TASK TO COMPLETE: Keep only the lines from the top of the listing through the one with "of the stand.", and reproduce them unaltered.

— begin —

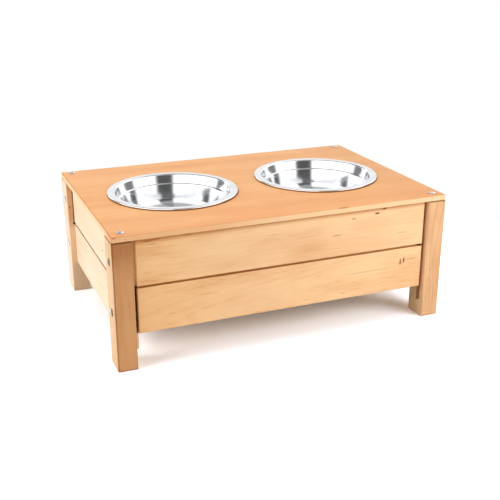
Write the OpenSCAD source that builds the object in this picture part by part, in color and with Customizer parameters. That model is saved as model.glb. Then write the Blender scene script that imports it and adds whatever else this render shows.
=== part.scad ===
// Elevated dog feeder: a timber stand with two lift-out steel bowls and a storage box under them.
// Millimetres. X is the width, Y the depth (the front faces -Y), Z is up.
// The origin is on the ground, under the middle of the stand.

/* [Overall] */
// Width over the legs
overall_w = 600; // [560:5:700]
// Depth over the legs
overall_d = 404; // [360:2:480]
// Height of the top board's upper face
overall_h = 230; // [200:1:320]

/* [Top board] */
// Thickness of the top board
board_t = 10; // [8:0.5:18]
// Radius of the board's corners in plan
board_corner = 4; // [3:0.5:10]
// Radius of the board's eased arrises
board_ease = 2; // [0.5:0.25:3]

/* [Legs] */
// Leg section along the width
leg_x = 33; // [28:1:48]
// Leg section along the depth
leg_y = 45; // [40:1:60]
// Radius of the legs' eased edges
leg_ease = 1.5; // [0.5:0.25:3]

/* [Panels] */
// Thickness of the panel planks
plank_t = 11; // [9:0.5:14]
// Height of the panels' lower edge above the ground
panel_bottom = 60; // [35:1:80]
// Open groove between an upper and a lower plank
plank_gap = 2.5; // [2:0.5:6]
// Setback of the front and back planks from the faces of the legs
long_recess = 6; // [4:0.5:10]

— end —

ANSWER TO THE PROBLEM:
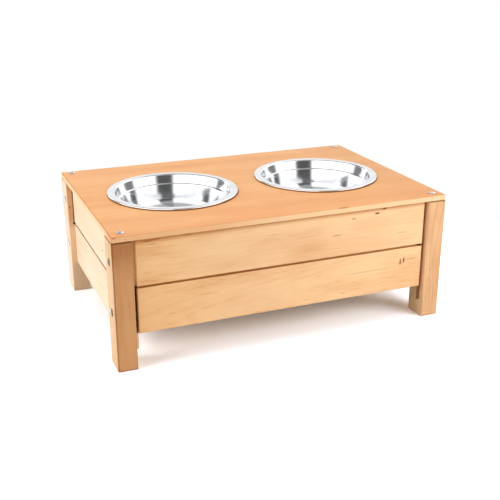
Write the OpenSCAD source that builds the object in this picture part by part, in color and with Customizer parameters. That model is saved as model.glb. Then write the Blender scene script that imports it and adds whatever else this render shows.
=== part.scad ===
// Elevated dog feeder: a timber stand with two lift-out steel bowls and a storage box under them.
// Millimetres. X is the width, Y the depth (the front faces -Y), Z is up.
// The origin is on the ground, under the middle of the stand.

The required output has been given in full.